───── Data ─────

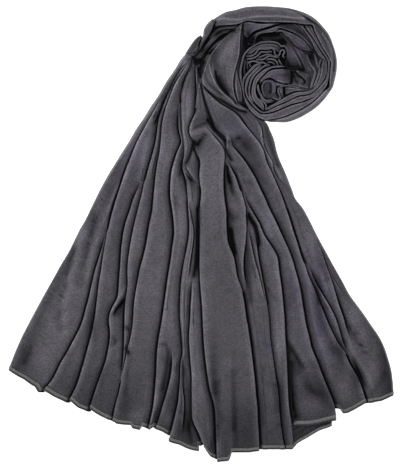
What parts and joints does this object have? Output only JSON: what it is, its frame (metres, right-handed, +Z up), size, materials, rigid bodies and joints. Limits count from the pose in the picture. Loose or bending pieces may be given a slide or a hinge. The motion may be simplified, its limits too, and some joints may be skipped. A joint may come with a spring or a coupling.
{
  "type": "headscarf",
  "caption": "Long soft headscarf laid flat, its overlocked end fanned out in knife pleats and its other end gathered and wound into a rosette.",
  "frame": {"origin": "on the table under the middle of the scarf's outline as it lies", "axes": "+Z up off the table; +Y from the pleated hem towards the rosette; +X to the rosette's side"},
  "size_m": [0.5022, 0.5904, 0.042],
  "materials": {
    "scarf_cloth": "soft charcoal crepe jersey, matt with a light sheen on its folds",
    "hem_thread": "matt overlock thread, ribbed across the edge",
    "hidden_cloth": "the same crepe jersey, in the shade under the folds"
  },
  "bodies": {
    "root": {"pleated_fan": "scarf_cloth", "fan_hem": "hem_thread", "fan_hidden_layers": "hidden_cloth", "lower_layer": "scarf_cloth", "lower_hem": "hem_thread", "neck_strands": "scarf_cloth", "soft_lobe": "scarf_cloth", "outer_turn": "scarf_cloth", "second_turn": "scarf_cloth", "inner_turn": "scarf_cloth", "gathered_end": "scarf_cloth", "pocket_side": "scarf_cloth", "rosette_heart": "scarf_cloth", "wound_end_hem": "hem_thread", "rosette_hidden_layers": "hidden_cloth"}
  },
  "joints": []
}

─────

**What you are asked to do**
Show every line of the listing in which the string "materials" can be found.

**Correct result**
What parts and joints does this object have? Output only JSON: what it is, its frame (metres, right-handed, +Z up), size, materials, rigid bodies and joints. Limits count from the pose in the picture. Loose or bending pieces may be given a slide or a hinge. The motion may be simplified, its limits too, and some joints may be skipped. A joint may come with a spring or a coupling.
  "materials": {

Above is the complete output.